-- START Extracted entries --
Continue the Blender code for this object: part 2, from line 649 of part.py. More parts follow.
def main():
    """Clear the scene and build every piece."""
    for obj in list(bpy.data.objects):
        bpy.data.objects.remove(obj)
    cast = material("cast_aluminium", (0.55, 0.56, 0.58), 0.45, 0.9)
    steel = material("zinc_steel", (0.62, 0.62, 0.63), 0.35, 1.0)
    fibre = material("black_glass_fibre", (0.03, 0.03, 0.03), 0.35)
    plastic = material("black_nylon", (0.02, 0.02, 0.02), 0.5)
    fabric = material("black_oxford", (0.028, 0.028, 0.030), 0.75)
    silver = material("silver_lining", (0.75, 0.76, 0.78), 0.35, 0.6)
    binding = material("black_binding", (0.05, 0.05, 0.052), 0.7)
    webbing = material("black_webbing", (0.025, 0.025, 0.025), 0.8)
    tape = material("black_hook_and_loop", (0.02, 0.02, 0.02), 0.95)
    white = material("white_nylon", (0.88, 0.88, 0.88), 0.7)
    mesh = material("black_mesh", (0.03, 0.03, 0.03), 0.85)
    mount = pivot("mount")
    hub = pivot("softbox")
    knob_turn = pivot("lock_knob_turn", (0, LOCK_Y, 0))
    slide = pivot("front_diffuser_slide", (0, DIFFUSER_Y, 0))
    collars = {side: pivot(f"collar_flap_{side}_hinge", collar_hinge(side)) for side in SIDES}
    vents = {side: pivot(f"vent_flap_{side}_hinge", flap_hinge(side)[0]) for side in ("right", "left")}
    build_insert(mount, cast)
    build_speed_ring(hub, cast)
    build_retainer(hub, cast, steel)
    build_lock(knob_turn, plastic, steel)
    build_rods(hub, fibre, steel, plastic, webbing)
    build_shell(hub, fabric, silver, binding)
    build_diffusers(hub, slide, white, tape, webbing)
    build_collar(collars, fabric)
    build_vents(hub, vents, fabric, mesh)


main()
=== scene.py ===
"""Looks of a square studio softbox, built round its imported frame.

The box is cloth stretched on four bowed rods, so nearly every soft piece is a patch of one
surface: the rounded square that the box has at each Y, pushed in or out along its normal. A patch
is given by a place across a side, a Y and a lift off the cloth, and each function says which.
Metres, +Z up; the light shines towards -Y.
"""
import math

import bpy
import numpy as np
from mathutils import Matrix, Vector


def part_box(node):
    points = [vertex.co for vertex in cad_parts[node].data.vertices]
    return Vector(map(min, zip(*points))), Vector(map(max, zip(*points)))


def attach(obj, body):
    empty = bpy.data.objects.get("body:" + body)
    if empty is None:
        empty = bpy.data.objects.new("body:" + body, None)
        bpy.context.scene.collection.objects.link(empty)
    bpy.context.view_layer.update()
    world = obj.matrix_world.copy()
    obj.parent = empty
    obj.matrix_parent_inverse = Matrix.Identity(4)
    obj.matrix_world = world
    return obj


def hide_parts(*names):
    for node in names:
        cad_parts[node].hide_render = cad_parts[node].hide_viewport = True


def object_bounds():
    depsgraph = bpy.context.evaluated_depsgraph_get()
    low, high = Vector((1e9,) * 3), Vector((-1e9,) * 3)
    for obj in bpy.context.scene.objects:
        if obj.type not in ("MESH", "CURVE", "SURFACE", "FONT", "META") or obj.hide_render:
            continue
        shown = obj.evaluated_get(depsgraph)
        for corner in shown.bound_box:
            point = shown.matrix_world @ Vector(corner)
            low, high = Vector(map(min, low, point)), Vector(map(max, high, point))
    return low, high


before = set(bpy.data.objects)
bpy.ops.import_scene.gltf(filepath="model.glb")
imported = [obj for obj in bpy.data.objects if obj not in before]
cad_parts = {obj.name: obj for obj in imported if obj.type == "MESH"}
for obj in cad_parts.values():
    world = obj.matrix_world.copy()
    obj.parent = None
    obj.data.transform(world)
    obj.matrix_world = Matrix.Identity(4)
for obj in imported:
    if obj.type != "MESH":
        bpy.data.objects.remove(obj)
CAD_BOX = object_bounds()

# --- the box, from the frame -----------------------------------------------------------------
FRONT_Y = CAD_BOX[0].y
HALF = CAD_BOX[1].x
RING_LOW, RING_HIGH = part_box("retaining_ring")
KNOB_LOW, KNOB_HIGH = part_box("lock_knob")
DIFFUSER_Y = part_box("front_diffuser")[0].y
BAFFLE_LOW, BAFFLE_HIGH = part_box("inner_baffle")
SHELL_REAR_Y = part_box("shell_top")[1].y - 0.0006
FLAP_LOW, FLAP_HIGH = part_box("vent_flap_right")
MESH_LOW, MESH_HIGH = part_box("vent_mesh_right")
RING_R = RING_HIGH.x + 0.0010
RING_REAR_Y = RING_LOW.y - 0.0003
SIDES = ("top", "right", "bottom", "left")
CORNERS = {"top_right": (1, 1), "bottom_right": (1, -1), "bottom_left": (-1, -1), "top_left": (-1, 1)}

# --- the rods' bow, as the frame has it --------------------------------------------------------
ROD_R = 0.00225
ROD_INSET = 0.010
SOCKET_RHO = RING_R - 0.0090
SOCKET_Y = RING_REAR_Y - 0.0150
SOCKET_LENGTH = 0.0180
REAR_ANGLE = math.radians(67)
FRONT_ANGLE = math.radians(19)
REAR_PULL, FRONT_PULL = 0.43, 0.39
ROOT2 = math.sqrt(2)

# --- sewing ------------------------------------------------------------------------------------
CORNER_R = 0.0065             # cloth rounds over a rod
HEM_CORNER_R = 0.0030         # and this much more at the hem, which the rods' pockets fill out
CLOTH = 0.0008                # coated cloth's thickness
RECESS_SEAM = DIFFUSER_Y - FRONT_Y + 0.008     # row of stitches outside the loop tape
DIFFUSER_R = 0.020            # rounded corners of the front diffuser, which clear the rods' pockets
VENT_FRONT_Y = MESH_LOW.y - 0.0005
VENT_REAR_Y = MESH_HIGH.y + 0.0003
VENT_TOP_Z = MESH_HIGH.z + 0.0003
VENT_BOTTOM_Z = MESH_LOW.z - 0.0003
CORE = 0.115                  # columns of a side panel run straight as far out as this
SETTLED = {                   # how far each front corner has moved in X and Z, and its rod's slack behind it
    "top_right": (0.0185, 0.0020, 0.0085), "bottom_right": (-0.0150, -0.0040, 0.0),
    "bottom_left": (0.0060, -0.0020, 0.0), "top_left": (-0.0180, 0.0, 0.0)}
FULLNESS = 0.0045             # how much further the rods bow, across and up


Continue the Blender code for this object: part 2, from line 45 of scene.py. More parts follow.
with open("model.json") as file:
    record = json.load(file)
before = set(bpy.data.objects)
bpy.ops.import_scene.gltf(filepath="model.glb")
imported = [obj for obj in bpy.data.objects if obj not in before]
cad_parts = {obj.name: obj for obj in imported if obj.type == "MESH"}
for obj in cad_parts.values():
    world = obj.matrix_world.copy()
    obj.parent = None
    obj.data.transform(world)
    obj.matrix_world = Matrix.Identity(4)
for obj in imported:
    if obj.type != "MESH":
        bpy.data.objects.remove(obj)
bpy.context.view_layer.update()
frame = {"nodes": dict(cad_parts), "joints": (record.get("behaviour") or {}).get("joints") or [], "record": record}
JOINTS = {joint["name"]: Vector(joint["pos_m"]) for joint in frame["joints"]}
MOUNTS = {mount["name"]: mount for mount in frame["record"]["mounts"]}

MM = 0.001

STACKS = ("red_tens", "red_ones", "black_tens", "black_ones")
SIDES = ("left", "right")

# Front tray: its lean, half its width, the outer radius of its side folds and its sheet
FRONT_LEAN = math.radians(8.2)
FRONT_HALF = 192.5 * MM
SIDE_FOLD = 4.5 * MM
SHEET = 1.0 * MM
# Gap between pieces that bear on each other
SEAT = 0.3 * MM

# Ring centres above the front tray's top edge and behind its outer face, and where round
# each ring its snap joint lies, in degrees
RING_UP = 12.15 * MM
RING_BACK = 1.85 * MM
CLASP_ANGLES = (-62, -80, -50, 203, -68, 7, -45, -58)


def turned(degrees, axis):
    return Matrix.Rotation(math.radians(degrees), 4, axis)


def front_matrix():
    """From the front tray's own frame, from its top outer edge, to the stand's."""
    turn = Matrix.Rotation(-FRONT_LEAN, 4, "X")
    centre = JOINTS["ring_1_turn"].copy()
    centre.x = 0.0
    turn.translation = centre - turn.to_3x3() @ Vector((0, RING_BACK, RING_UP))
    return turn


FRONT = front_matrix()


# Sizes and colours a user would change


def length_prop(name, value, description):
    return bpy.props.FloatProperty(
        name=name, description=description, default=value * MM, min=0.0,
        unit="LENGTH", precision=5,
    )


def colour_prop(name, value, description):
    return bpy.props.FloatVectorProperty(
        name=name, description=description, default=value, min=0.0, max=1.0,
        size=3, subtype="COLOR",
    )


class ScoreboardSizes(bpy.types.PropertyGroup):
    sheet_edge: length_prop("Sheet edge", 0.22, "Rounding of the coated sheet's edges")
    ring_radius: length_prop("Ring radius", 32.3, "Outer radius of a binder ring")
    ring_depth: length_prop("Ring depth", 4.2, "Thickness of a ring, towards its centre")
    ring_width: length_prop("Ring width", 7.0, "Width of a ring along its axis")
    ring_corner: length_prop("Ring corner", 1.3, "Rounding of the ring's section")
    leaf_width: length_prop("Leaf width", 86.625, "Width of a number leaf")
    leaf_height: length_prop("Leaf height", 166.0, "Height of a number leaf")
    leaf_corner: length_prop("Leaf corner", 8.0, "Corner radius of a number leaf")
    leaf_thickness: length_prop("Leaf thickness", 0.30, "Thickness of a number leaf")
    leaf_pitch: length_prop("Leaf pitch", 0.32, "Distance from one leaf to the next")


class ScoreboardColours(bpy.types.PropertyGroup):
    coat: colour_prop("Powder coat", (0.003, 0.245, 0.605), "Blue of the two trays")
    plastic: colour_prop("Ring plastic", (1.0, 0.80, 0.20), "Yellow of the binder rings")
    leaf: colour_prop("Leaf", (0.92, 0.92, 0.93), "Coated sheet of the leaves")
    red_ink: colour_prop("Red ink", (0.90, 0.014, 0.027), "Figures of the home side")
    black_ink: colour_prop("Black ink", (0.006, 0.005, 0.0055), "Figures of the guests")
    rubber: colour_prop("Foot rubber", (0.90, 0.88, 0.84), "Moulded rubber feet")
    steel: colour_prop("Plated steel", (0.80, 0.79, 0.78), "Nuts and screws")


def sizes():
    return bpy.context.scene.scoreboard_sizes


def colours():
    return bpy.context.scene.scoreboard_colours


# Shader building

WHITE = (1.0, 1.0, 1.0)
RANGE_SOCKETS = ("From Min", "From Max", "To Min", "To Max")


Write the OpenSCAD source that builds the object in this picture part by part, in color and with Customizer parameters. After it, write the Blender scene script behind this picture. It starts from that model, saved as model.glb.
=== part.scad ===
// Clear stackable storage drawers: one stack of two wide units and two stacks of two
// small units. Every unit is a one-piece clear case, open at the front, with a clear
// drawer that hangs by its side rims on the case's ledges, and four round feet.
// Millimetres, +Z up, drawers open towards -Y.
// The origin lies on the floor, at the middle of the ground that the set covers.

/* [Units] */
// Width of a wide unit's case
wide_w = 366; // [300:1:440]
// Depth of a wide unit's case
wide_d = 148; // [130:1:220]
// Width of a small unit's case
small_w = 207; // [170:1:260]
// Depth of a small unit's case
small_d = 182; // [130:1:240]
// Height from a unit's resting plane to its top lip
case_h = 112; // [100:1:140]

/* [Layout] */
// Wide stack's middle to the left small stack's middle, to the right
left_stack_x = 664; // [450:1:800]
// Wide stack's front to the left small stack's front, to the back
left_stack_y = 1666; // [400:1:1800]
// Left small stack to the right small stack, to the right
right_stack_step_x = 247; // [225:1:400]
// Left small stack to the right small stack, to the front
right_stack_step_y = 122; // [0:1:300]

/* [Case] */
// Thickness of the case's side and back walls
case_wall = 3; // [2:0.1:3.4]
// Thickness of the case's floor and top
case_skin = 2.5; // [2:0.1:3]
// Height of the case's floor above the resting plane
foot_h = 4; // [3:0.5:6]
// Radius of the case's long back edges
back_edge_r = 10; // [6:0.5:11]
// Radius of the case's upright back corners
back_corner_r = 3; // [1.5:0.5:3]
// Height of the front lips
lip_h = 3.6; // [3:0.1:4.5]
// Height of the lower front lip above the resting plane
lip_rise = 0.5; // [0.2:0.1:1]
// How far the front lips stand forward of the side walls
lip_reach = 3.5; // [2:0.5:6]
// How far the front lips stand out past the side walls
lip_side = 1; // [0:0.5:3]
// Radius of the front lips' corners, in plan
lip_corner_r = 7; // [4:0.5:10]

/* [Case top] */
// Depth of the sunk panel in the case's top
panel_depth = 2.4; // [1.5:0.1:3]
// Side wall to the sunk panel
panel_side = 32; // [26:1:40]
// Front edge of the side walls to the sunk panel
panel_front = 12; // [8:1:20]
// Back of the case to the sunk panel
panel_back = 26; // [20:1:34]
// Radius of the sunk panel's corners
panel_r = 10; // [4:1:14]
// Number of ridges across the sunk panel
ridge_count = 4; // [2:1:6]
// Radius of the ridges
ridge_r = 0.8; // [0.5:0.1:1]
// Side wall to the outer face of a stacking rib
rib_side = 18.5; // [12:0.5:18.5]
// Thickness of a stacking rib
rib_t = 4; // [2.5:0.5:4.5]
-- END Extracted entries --
**Task prompt:** Look through the entries above and quote exactly the lines from the line with "(0, DIFFUSER_Y, 0))" to the line with "depsgraph = bpy.context.evaluated_depsgraph_get()", counting both of those lines.

**Exercise solution:**
    slide = pivot("front_diffuser_slide", (0, DIFFUSER_Y, 0))
    collars = {side: pivot(f"collar_flap_{side}_hinge", collar_hinge(side)) for side in SIDES}
    vents = {side: pivot(f"vent_flap_{side}_hinge", flap_hinge(side)[0]) for side in ("right", "left")}
    build_insert(mount, cast)
    build_speed_ring(hub, cast)
    build_retainer(hub, cast, steel)
    build_lock(knob_turn, plastic, steel)
    build_rods(hub, fibre, steel, plastic, webbing)
    build_shell(hub, fabric, silver, binding)
    build_diffusers(hub, slide, white, tape, webbing)
    build_collar(collars, fabric)
    build_vents(hub, vents, fabric, mesh)


main()
=== scene.py ===
"""Looks of a square studio softbox, built round its imported frame.

The box is cloth stretched on four bowed rods, so nearly every soft piece is a patch of one
surface: the rounded square that the box has at each Y, pushed in or out along its normal. A patch
is given by a place across a side, a Y and a lift off the cloth, and each function says which.
Metres, +Z up; the light shines towards -Y.
"""
import math

import bpy
import numpy as np
from mathutils import Matrix, Vector


def part_box(node):
    points = [vertex.co for vertex in cad_parts[node].data.vertices]
    return Vector(map(min, zip(*points))), Vector(map(max, zip(*points)))


def attach(obj, body):
    empty = bpy.data.objects.get("body:" + body)
    if empty is None:
        empty = bpy.data.objects.new("body:" + body, None)
        bpy.context.scene.collection.objects.link(empty)
    bpy.context.view_layer.update()
    world = obj.matrix_world.copy()
    obj.parent = empty
    obj.matrix_parent_inverse = Matrix.Identity(4)
    obj.matrix_world = world
    return obj


def hide_parts(*names):
    for node in names:
        cad_parts[node].hide_render = cad_parts[node].hide_viewport = True


def object_bounds():
    depsgraph = bpy.context.evaluated_depsgraph_get()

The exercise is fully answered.